Get a look at this ridiculous bump on espn.com.
See another view on BBC Sports.

Friday, May 31, 2002

The headline today jumped out at me: "FBI eases restrictions on domestic spying." I could hardly contain my excitement! I started to break out my wiretapping equipment and "bathroom cams" when I realized that this easing of restrictions probably relates to the FBI spying on us, not us spying on each other.

Earlier this week, I had been struck by some international news. "NATO names Russia 'Junior Partner.'" What the hell is that? Sounds like a job that daddy, president of the Cracker Factory, creates for his pimply-faced 18-year-old son. How honored the Russians must feel. Once a great superpower that managed to make us mess our pants because they put a little aluminum ball out of space, now they're a "junior partner" with a special plastic badge and U.N. decoder ring.

On to a reader letter:

Excited reader and longtime pal Bill Paulk writes:

The writing, as always, is pithy and imaginative.
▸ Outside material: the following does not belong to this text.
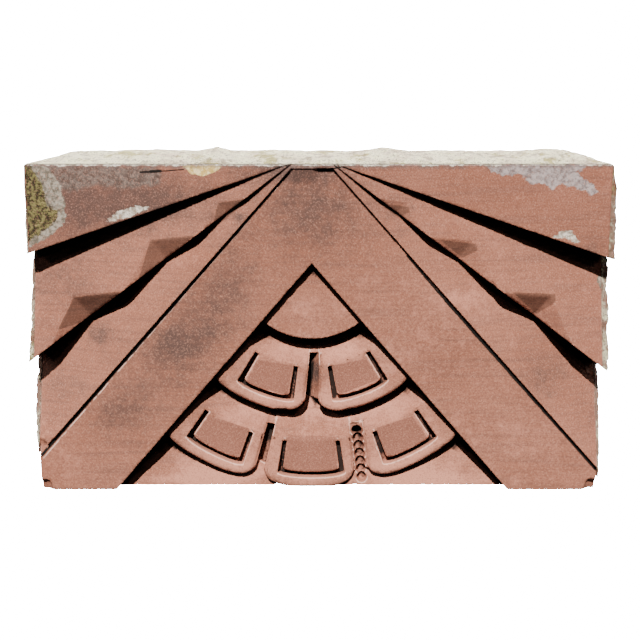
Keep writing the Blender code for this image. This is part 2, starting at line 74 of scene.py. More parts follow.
# Camera, set from where the stone's arrises lie in the photograph
FRAME_SIZE = 640
CAMERA_DISTANCE = 1.8
CAMERA_ELEVATION = math.radians(10.0)
CAMERA_TARGET = Vector((0.002, FRONT_Y, TOP_Z - 0.2155))
CAMERA_LENS = 72.75
SENSOR_WIDTH = 36.0
CAMERA_BACK = Vector((0.0, -math.cos(CAMERA_ELEVATION), math.sin(CAMERA_ELEVATION)))
CAMERA_UP = Vector((0.0, math.sin(CAMERA_ELEVATION), math.cos(CAMERA_ELEVATION)))
CAMERA_PLACE = CAMERA_TARGET + CAMERA_DISTANCE * CAMERA_BACK
FOCAL_PIXELS = CAMERA_LENS / SENSOR_WIDTH * FRAME_SIZE

# Light: the sun's direction and softness, a dim sky, and soft lights for the hidden sides as (x, y, z, watts)
SUN_TO = Vector((-0.13, -1.0, 0.90))
SUN_STRENGTH = 8.5
SUN_ANGLE = math.radians(0.8)
SUN_COLOUR = (1.0, 0.97, 0.93)
SKY_COLOUR = (0.95, 0.97, 1.0, 1.0)
SKY_STRENGTH = 0.06
WHITE_STRENGTH = 40.0
FLOOR_SIZE = 30.0
FLOOR_COLOUR = (0.9, 0.9, 0.9, 1.0)
BACK_LIGHTS = (
    (-2.6, 1.2, 1.2, 75.0), (2.6, 1.2, 1.2, 75.0), (0.0, 2.6, 1.6, 70.0), (0.0, 0.9, 2.8, 240.0),
)
BACK_LIGHT_SIZE = 1.8
BACK_LIGHT_AIM = 0.25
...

However, the site itself is suffering from lack of technical support. I tried to email you from the site--one time it took me directly to Yahoo!'s main page, and the other time it just said "dead link" or some other IT jargon.

Editor's comment: Well, monkeyballs. It seems our telephone support staff and I.T. team have been on vacation (or are they on strike?). But I cracked some skulls and the problem has been fixed.